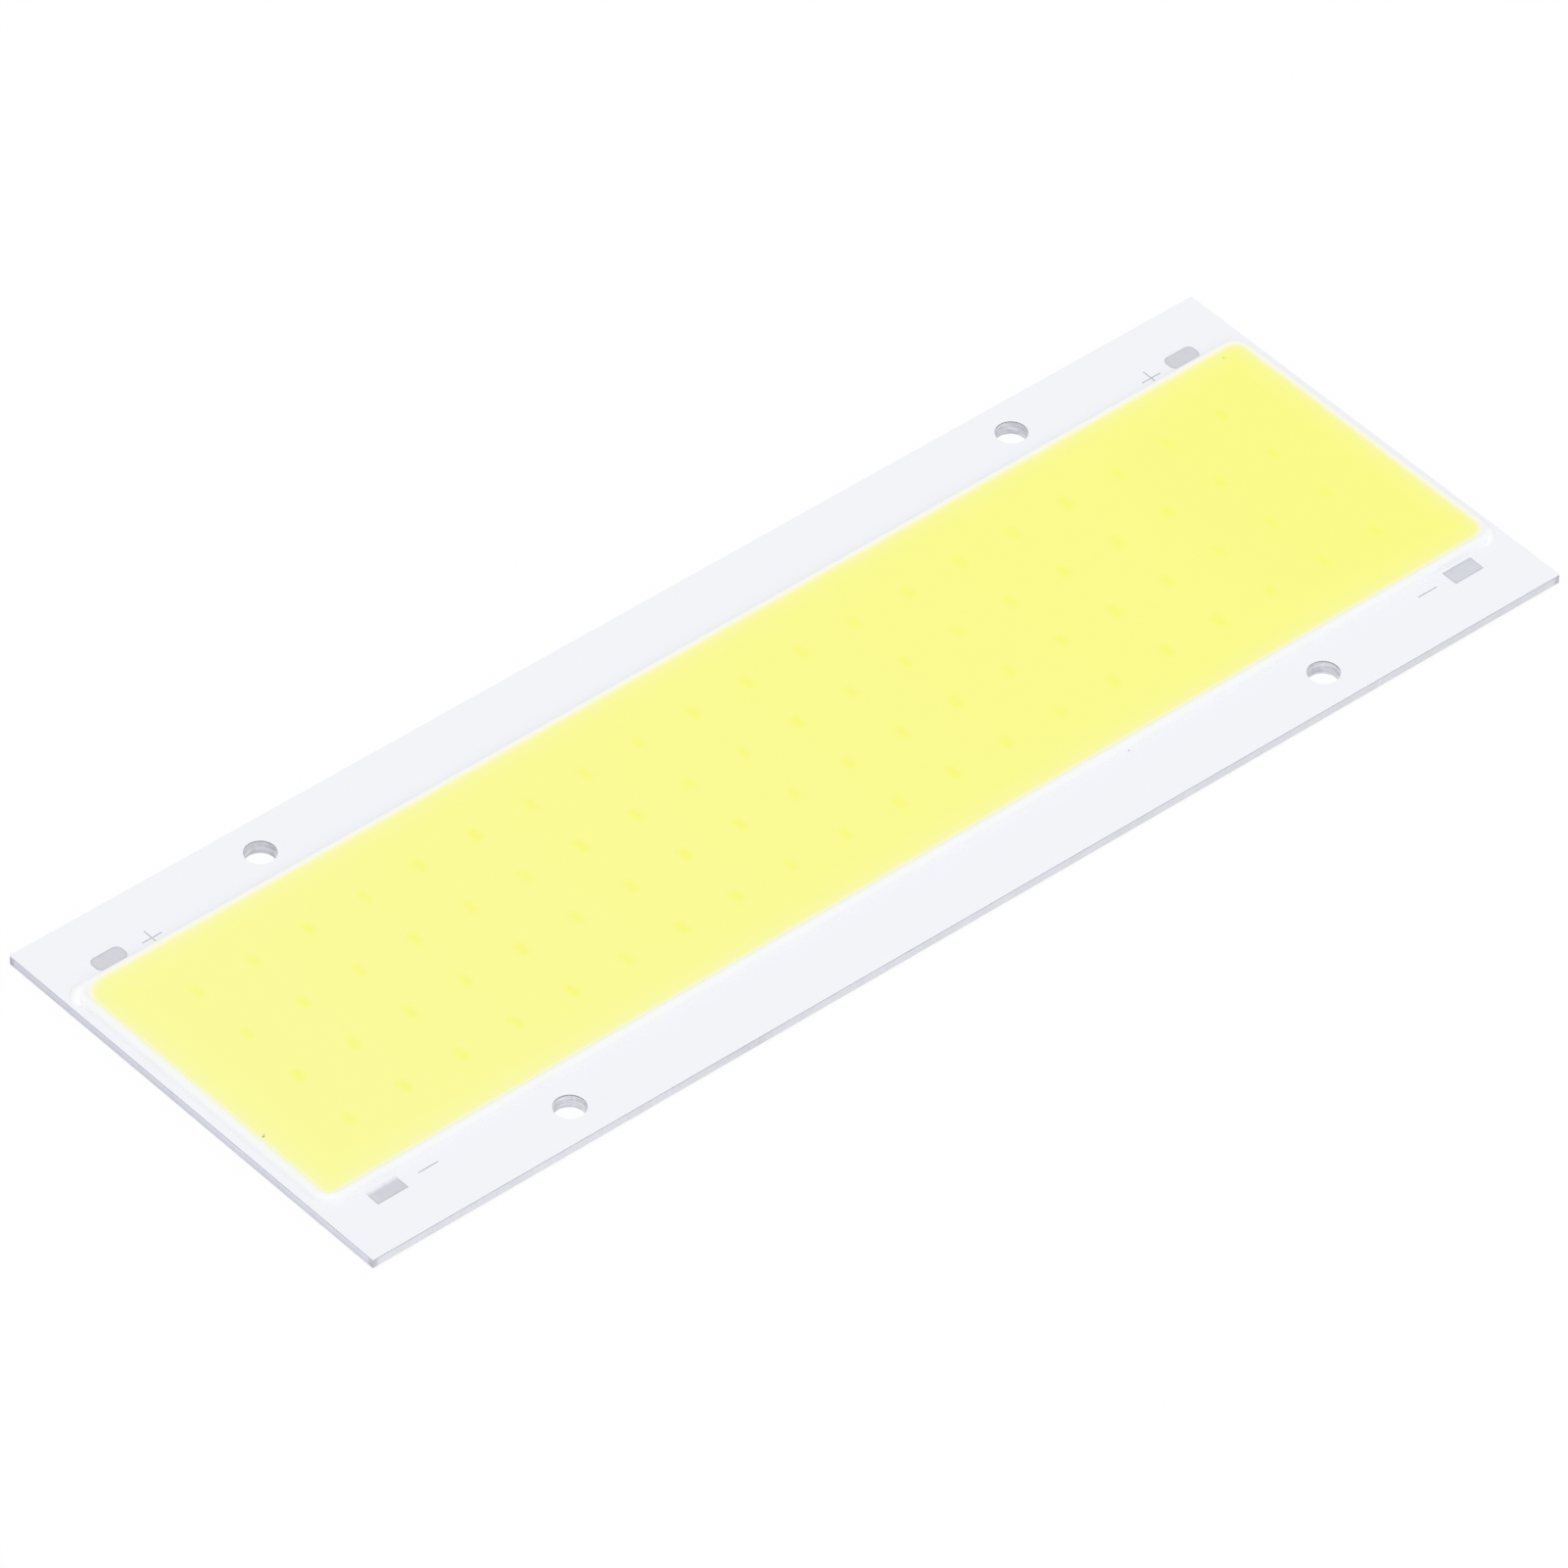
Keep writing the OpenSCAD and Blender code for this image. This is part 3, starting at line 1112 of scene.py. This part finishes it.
def new_object(name: str, data: bpy.types.ID) -> bpy.types.Object:
    """Puts data into the scene.

    Args:
        name: The new object's name.
        data: A mesh, or a lamp's or a camera's data.

    Returns:
        The new object, at the origin.
    """
    thing = bpy.data.objects.new(name, data)
    bpy.context.scene.collection.objects.link(thing)
    return thing


def mesh_of_rings(name: str, flat: np.ndarray, heights: np.ndarray) -> bpy.types.Object:
    """Makes a closed surface from level rings of points that are joined in order.

    Point j of ring i is joined to point j of ring i + 1, and each ring is closed. A ring that
    has shrunk to a line or a point closes the surface there, once doubles are merged.

    Args:
        name: The object's name.
        flat: The points seen from above, as an array of rings by points by 2.
        heights: The height of each ring.

    Returns:
        The new object, at the origin.
    """
    count, around, _ = flat.shape
    climb = np.broadcast_to(heights[:, None, None], (count, around, 1))
    points = np.concatenate([flat, climb], axis=2)
    ring, step = np.meshgrid(np.arange(count - 1), np.arange(around), indexing="ij")
    ahead = (step + 1) % around
    this, following = ring * around, (ring + 1) * around
    corners = [this + step, this + ahead, following + ahead, following + step]
    faces = np.stack(corners, axis=-1).reshape(-1, 4)
    mesh = bpy.data.meshes.new(name)
    mesh.from_pydata(points.reshape(-1, 3).tolist(), [], faces.tolist())
    solid = bmesh.new()
    solid.from_mesh(mesh)
    bmesh.ops.remove_doubles(solid, verts=solid.verts, dist=1e-8)
    bmesh.ops.dissolve_degenerate(solid, edges=solid.edges, dist=1e-8)
    bmesh.ops.recalc_face_normals(solid, faces=solid.faces)
    solid.to_mesh(mesh)
    solid.free()
    mesh.shade_smooth()
    return new_object(name, mesh)


def place_piece(piece: bpy.types.Object, material: bpy.types.Material) -> None:
    """Gives a new piece its material and its body.

    Args:
        piece: The new piece.
        material: Its material.
    """
    piece.data.materials.append(material)
    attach(piece, "root")
    LOG.info("%s: %d faces", piece.name, len(piece.data.polygons))


class Polarity(Enum):
    """The sign beside a pad: how many arms its stroke has, in quarter turns."""

    PLUS = (0, 1, 2, 3)
    MINUS = (0, 2)


@dataclass(frozen=True)
class Sign:
    """A plus or a minus, printed as a raised line with round ends.

    Attributes:
        name: Name of the piece.
        polarity: Which sign it is.
        x: Its centre's place along the board.
        y: Its centre's place across the board.
        stroke: Length of each stroke.
        line: Width of each stroke.
        ink: Height of the ink.
        cap_points: Points round each end.
        rings: Each ring's share of the way out from the spine, and of the ink's height.
    """

    name: str
    polarity: Polarity
    x: float
    y: float
    stroke: float = 2.28 * MM
    line: float = 0.13 * MM
    ink: float = 0.012 * MM
    cap_points: int = 9
    rings: tuple = ((0.0, 0.0), (1.0, 0.0), (1.0, 0.5), (0.88, 0.85), (0.6, 1.0), (0.0, 1.0))

    def outline(self) -> tuple[np.ndarray, np.ndarray]:
        """Works out the sign's outline and its spine.

        One arm runs along +X: its edge goes from the inner corner along one side, round the
        half circle of its end and back along the other side. The spine point of each is the
        nearest one on the arm's middle line. The other arms are this one turned by quarters.

        Returns:
            The outline and the spine, as arrays of points by 2.
        """
        half = self.line / 2
        reach = self.stroke / 2 - half
        angle = np.linspace(-np.pi / 2, np.pi / 2, self.cap_points)
        cap = np.stack([reach + half * np.cos(angle), half * np.sin(angle)], axis=1)
        root = half if self.polarity is Polarity.PLUS else 0.0
        edge = np.concatenate([[[root, -half]], cap, [[root, half]]])
        spine = np.zeros_like(edge)
        spine[1:-1, 0] = reach
        edges, spines = [], []
        for quarter in self.polarity.value:
            turn = quarter * np.pi / 2
            matrix = np.array([[np.cos(turn), np.sin(turn)], [-np.sin(turn), np.cos(turn)]])
            edges.append(edge @ matrix)
            spines.append(spine @ matrix)
        return np.concatenate(edges), np.concatenate(spines)

    def build(self, level: float) -> bpy.types.Object:
        """Lofts the raised line.

        Rings shrink from the outline to the spine while they climb: each is the spine plus a
        share of the way to the outline, at a height that follows a quarter of an ellipse.

        Args:
            level: Height of the surface that it is printed on.

        Returns:
            The new piece.
        """
        edge, spine = self.outline()
        shares, heights = np.array(self.rings).T
        flat = spine + shares[:, None, None] * (edge - spine) + (self.x, self.y)
        return mesh_of_rings(self.name, flat, heights * self.ink + level)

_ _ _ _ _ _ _

### WHAT IS NEEDED
Quote exactly the lines running from the start of the listing above through the line where "data: A mesh, or" is found, and output no other lines.

### EXERCISE OUTPUT
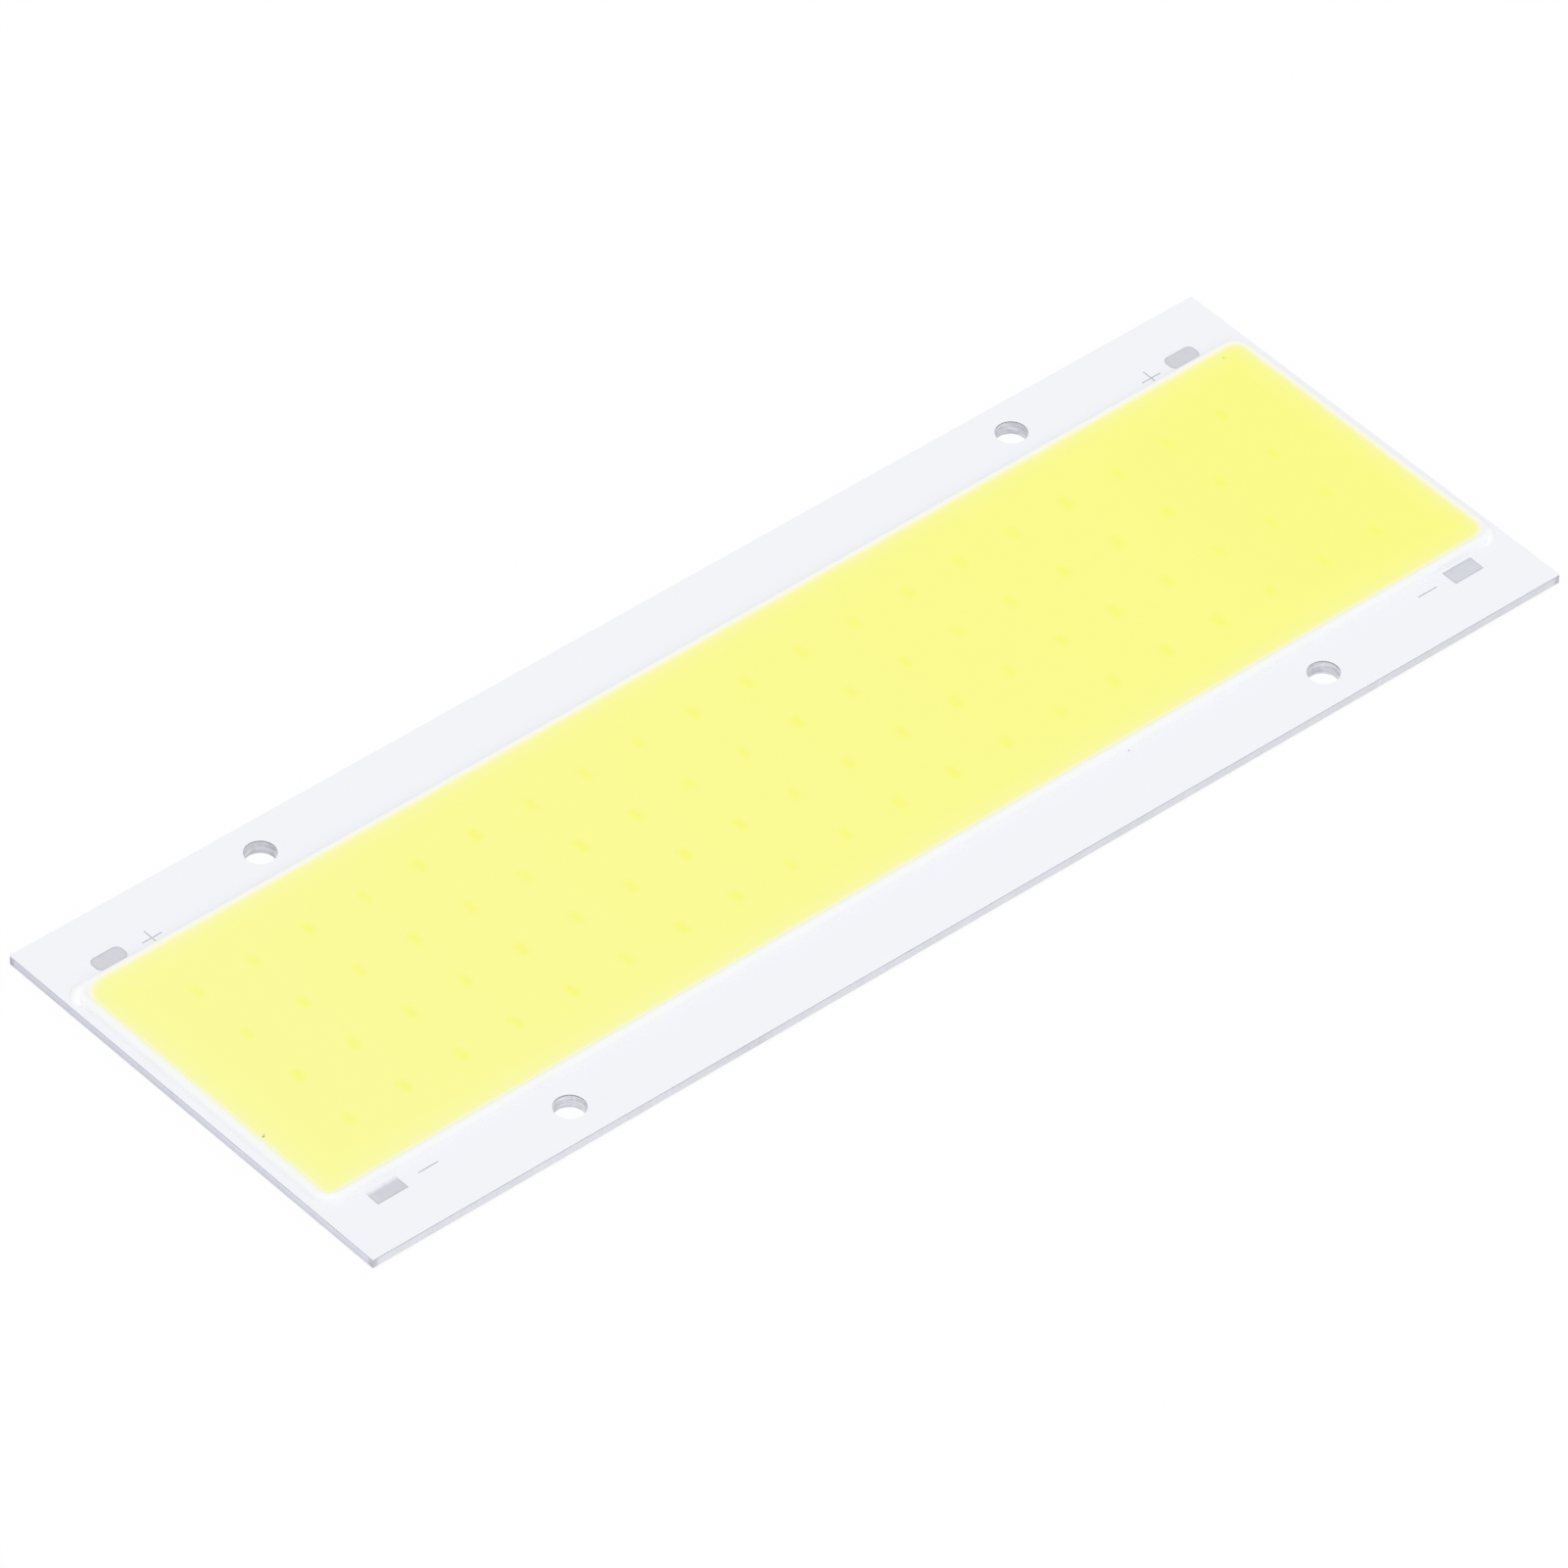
Keep writing the OpenSCAD and Blender code for this image. This is part 3, starting at line 1112 of scene.py. This part finishes it.
def new_object(name: str, data: bpy.types.ID) -> bpy.types.Object:
    """Puts data into the scene.

    Args:
        name: The new object's name.
        data: A mesh, or a lamp's or a camera's data.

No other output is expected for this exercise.